The Welcome Center sign on the highway said go right after the exit so I did. But immediately thereafter I saw neither Welcome Center nor further sign. Shortly we were out of the “off-the-highway” section and in town. Just when I was ready to concede that I had missed it, there was another welcome center sign pointing right. By now I was getting pretty irritated that I had been wrong in my assumption that this Welcome Center would be like EVERY OTHER WELCOME CENTER I'VE EVER VISITED AND BE SOMEWHERE NEAR THE HIGHWAY! This irritation was compounded by the growing pressure in my lower abdominal area, which I had assumed, now incorrectly, that I would be relieving soon.

Following the guidance of the blue sign, I was now headed right up the main drag of the small town of Winchester, VA, in my full size van and overloaded trailer in tow, with Mrs. Bruck following in a well-loaded car directly behind. About 1.5 miles after the last turn I spotted a sign for a welcome center. I was just about to pull in, in fact I did a little, when I noticed another blue Welcome Center sign beckoning me further in the direction I was going (north, btw, getting pretty close to one of the other exits I could have taken). I'm not sure what the welcome center that attempted to persuade me to turn right was, but it was clearly not the one we were after. In the process of my equivocation, I narrowly avoided exchanging paint with another driver, no doubt also in search of the elusive Welcome Center.

At this time I was feeling some relief at knowing I was still on track to the Welcome Center, but a wave of profound aggravation was washing over me, at the prospect of being dragged miles (at least 3 so far) out of my way, through a crowded town driving a difficult vehicle, with growing intestinal pressure. I continued a mile or two more to the north, and by now we were well out of the downtown area of Winchester, and driving by things like neighborhoods, cemeteries, and tractor dealerships. All the while, Mrs. Bruck and I were scanning the perimeter for a welcome center which never materialized. At the point when I realized that there was no Welcome Center, or if there were, I wasn't going to find it, I was pretty much in a white hot rage at being dragged through a small, crowded town driving a fully loaded van and trailer, with intestines that were starting to get painful. I swore at the time that if I ever did visit the Winchester, VA Welcome Center, it would be to torch the place.

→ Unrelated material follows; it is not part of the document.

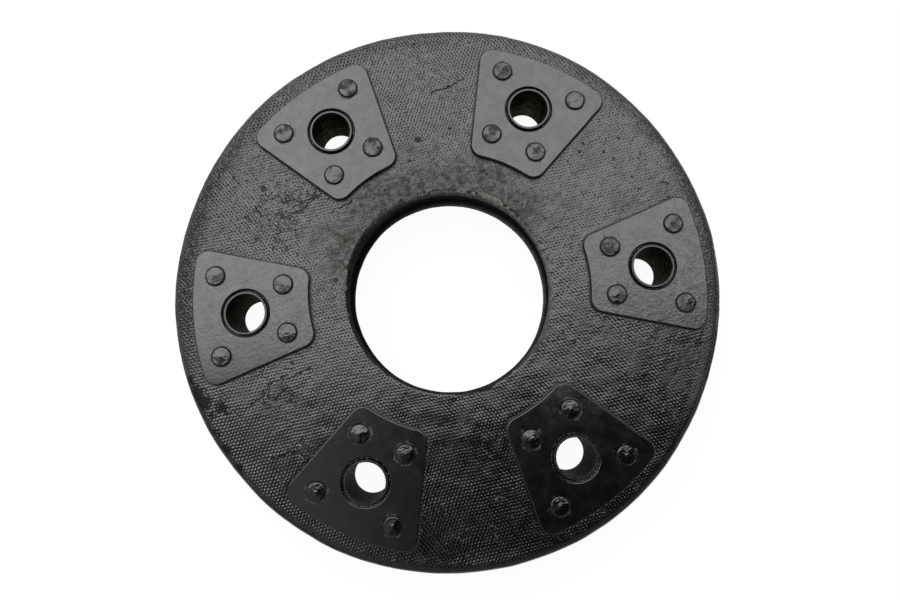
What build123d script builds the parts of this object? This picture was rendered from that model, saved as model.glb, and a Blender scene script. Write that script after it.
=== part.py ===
from build123d import *
import math
import os

# A flexible disc coupling for a shaft line: a thick ring of rubberised canvas with six bolt
# stations. At each station a steel sleeve passes through the ring, and a steel plate on each
# face spreads the bolt's load. Four rivets hold the two plates and the canvas together.
# +Z is the coupling's axis, towards the face with the set rivet heads. The origin is on the
# axis, half way through the thickness, and station 1 lies on +X.

# Driving dimensions, millimetres and degrees
STATIONS = 6
PITCH_RADIUS = 96.0

DISC_RADIUS = 130.0
DISC_THICKNESS = 26.0
SHOULDER_RADIUS = 4.5
HOLE_RADIUS = 47.5
LIP_RADIUS = 1.4
LIP_HEIGHT = 6.4
GROOVE_DEPTH = 1.6

SLEEVE_BORE_RADIUS = 9.0
SLEEVE_WALL = 1.2
SLEEVE_LENGTH = 31.0
SLEEVE_CHAMFER = 0.25

PLATE_THICKNESS = 2.0
PLATE_INNER_RADIUS = 66.3
PLATE_OUTER_RADIUS = 120.6
PLATE_SIDE_ANGLE = 17.5
PLATE_SIDE_INSET = 3.1
PLATE_CORNER_RADIUS = 6.0
PLATE_HOLE_RADIUS = 11.3
PLATE_ROLLED_EDGE = 0.5
PLATE_HOLE_EDGE = 0.4

RIVET_RADIUS = 2.5
RIVET_HEAD_RADIUS = 4.4
FACTORY_HEAD_HEIGHT = 2.6
SET_HEAD_HEIGHT = 1.16
SET_HEAD_RIM = 0.85
SET_HEAD_EDGE = 0.6
PIP_RADIUS = 0.9
PIP_HEIGHT = 0.15

# Rivet centres, from the sleeve's centre: outwards from the coupling's axis, then across
INNER_RIVETS = (-18.6, 11.4)
OUTER_RIVETS = (12.7, 19.0)

# Worked out from the driving dimensions
HALF_THICKNESS = DISC_THICKNESS / 2
SLEEVE_RADIUS = SLEEVE_BORE_RADIUS + SLEEVE_WALL
PLATE_FACE = HALF_THICKNESS + PLATE_THICKNESS
RIVET_PLACES = [
    (PITCH_RADIUS + outwards, side * across)
    for outwards, across in (INNER_RIVETS, OUTER_RIVETS)
    for side in (1, -1)
]


def station_plane(angle, facing):
    """The mid-plane with its X through a station, facing the front (1) or the back (-1)."""
    outwards = Vector(1, 0, 0).rotate(Axis.Z, angle)
    return Plane(origin=(0, 0, 0), x_dir=outwards, z_dir=(0, 0, facing))


def cap_radius(half_width, height):
    """Radius of the sphere whose cap has this half width and height."""
    return (half_width**2 + height**2) / (2 * height)


os.makedirs("parts", exist_ok=True)

# Canvas ring: plies of rubberised duck laid up in a ring mould and cured into one block. The
# outer shoulders are full. The hole's wall has a lip at each face and a groove between them.
with BuildPart() as fabric_disc:
    with BuildSketch(Plane.XY.offset(-HALF_THICKNESS)):
        Circle(DISC_RADIUS)
        Circle(HOLE_RADIUS, mode=Mode.SUBTRACT)
    extrude(amount=DISC_THICKNESS)
    rims = fabric_disc.edges().filter_by(GeomType.CIRCLE)
    fillet(rims.filter_by(lambda rim: rim.radius > PITCH_RADIUS), SHOULDER_RADIUS)
    rims = fabric_disc.edges().filter_by(GeomType.CIRCLE)
    fillet(rims.filter_by(lambda rim: rim.radius < PITCH_RADIUS), LIP_RADIUS)
    with BuildSketch(Plane.XZ):
        with BuildLine():
            groove_half = HALF_THICKNESS - LIP_HEIGHT
            mouth = Line((HOLE_RADIUS, groove_half), (HOLE_RADIUS, -groove_half))
            SagittaArc(mouth @ 0, mouth @ 1, GROOVE_DEPTH)
        make_face()
    revolve(axis=Axis.Z, mode=Mode.SUBTRACT)
    with PolarLocations(PITCH_RADIUS, STATIONS):
        Hole(SLEEVE_RADIUS)
    for x, y in RIVET_PLACES:
        with PolarLocations(math.hypot(x, y), STATIONS, math.degrees(math.atan2(y, x))):
            Hole(RIVET_RADIUS)
fabric_disc.part.label = "fabric_disc"
export_step(fabric_disc.part, "parts/fabric_disc.step")

# Outline of every plate, with its own station on X. The inner and outer edges are arcs about
# the coupling's axis, and the sides are set in from the radial lines.
with BuildSketch() as plate_outline:
    with BuildLine():
        slope = math.tan(math.radians(PLATE_SIDE_ANGLE))
        inset = PLATE_SIDE_INSET / math.cos(math.radians(PLATE_SIDE_ANGLE))
        tip = (inset / slope, 0)
        far_corner = (DISC_RADIUS, DISC_RADIUS * slope - inset)
        Polyline(tip, far_corner, (DISC_RADIUS, -far_corner[1]), close=True)
    make_face()
    Circle(PLATE_OUTER_RADIUS, mode=Mode.INTERSECT)
    Circle(PLATE_INNER_RADIUS, mode=Mode.SUBTRACT)
    fillet(plate_outline.vertices(), PLATE_CORNER_RADIUS)

# Every rivet, on its own axis: a round factory head at the back, the shank, and a set head in
# front, which is a low cone with a rounded rim and a pip where the centre of the set was
with BuildPart() as rivet:
    with BuildSketch(Plane.XZ) as rivet_profile:
        with BuildLine():
            factory_head = RadiusArc(
                (0, -PLATE_FACE - FACTORY_HEAD_HEIGHT),
                (RIVET_HEAD_RADIUS, -PLATE_FACE),
                -cap_radius(RIVET_HEAD_RADIUS, FACTORY_HEAD_HEIGHT),
            )
            shank_and_cone = Polyline(
                factory_head @ 1,
                (RIVET_RADIUS, -PLATE_FACE),
                (RIVET_RADIUS, PLATE_FACE),
                (RIVET_HEAD_RADIUS, PLATE_FACE),
                (RIVET_HEAD_RADIUS, PLATE_FACE + SET_HEAD_RIM),
                (PIP_RADIUS, PLATE_FACE + SET_HEAD_HEIGHT),
            )
            pip = RadiusArc(
                shank_and_cone @ 1,
                (0, PLATE_FACE + SET_HEAD_HEIGHT + PIP_HEIGHT),
                -cap_radius(PIP_RADIUS, PIP_HEIGHT),
            )
            Line(pip @ 1, factory_head @ 0)
        make_face()
        outermost = rivet_profile.vertices().group_by(Axis.X)[-1]
        fillet(outermost.sort_by(Axis.Y)[-1], SET_HEAD_EDGE)
    revolve(axis=Axis.Z)

for number in range(1, STATIONS + 1):
    angle = (number - 1) * 360 / STATIONS
    front = station_plane(angle, 1)
    back = station_plane(angle, -1)

    # Sleeve: a cut length of steel tube, standing a little proud of both plates, with the
    # edges of its ends broken
    with BuildPart() as sleeve:
        with BuildSketch(front.offset(-SLEEVE_LENGTH / 2)):
            with Locations((PITCH_RADIUS, 0)):
                Circle(SLEEVE_RADIUS)
                Circle(SLEEVE_BORE_RADIUS, mode=Mode.SUBTRACT)
        extrude(amount=SLEEVE_LENGTH)
        chamfer(sleeve.faces().filter_by(Axis.Z).edges(), SLEEVE_CHAMFER)
    sleeve.part.label = f"sleeve_{number}"
    export_step(sleeve.part, f"parts/{sleeve.part.label}.step")

    # Plates: blanked from sheet and punched, with the outer face's outline rolled over by the
    # die. The same blank lies on both faces of the ring.
    for side, plane in (("front", front), ("back", back)):
        with BuildPart() as plate:
            with BuildSketch(plane.offset(HALF_THICKNESS)):
                add(plate_outline.sketch)
                with Locations((PITCH_RADIUS, 0)):
                    Circle(PLATE_HOLE_RADIUS, mode=Mode.SUBTRACT)
                with Locations(*RIVET_PLACES):
                    Circle(RIVET_RADIUS, mode=Mode.SUBTRACT)
            extrude(amount=PLATE_THICKNESS)
            outer_face = plate.faces().sort_by(Axis((0, 0, 0), plane.z_dir))[-1]
            fillet(outer_face.outer_wire().edges(), PLATE_ROLLED_EDGE)
            holes = plate.edges().filter_by(GeomType.CIRCLE).group_by(Axis((0, 0, 0), plane.z_dir))[-1]
            fillet(holes.filter_by(lambda hole: hole.radius == PLATE_HOLE_RADIUS), PLATE_HOLE_EDGE)
        plate.part.label = f"{side}_plate_{number}"
        export_step(plate.part, f"parts/{plate.part.label}.step")

    # Rivets: the station's four, as separate solids
    with BuildPart(front) as rivets:
        with Locations(*RIVET_PLACES):
            add(rivet.part)
    rivets.part.label = f"rivets_{number}"
    export_step(rivets.part, f"parts/{rivets.part.label}.step")
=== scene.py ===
import math

import bmesh
import bpy
from mathutils import Matrix, Vector, noise
from mathutils.bvhtree import BVHTree


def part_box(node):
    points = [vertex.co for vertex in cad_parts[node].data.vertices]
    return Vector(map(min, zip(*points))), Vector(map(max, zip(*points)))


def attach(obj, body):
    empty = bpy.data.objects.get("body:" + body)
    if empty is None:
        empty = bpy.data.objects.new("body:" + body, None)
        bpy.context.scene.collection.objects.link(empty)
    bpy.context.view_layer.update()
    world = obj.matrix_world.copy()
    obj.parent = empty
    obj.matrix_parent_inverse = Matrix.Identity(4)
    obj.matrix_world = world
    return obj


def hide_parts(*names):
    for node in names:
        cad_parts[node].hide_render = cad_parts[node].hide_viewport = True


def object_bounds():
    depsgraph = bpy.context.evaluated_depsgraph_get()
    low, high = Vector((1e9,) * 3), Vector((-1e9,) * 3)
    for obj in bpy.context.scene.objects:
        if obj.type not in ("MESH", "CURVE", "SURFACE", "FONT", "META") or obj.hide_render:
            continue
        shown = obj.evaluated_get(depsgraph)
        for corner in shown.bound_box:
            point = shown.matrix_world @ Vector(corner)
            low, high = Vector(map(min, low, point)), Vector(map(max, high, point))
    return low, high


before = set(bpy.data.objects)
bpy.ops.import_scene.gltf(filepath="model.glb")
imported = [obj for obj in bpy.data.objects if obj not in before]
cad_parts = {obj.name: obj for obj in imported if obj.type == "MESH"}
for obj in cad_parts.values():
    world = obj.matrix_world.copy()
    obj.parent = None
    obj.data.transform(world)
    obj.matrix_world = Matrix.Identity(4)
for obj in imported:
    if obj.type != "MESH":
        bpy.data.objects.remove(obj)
cad_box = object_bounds()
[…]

No no no! I didn't mean that literally! I'm not really going to burn down the Welcome Center then hunt down anyone involved with it and make them die a slow painful death just to ensure that whoever devised the hideous scheme for dragging hapless motorists off the highway and through their worthless town pays for their transgressions in tears and blood! I wouldn't dream of it! But I would ask faithful VOBNS readers to join me in boycotting the entire town of Winchester, VA, not spending a nickel in any of its businesses, not associating with any of its inhabitants, and speaking ill of it at every opportunity.

Boycott Winchester, VA!

Epilogue: I did finally make it back to the highway, several miles north of where I was lured off, and near the entrance managed to relieve my intestinal pressure at a gas station / convenience store aptly named "Sheets," which I think is a Mexican word.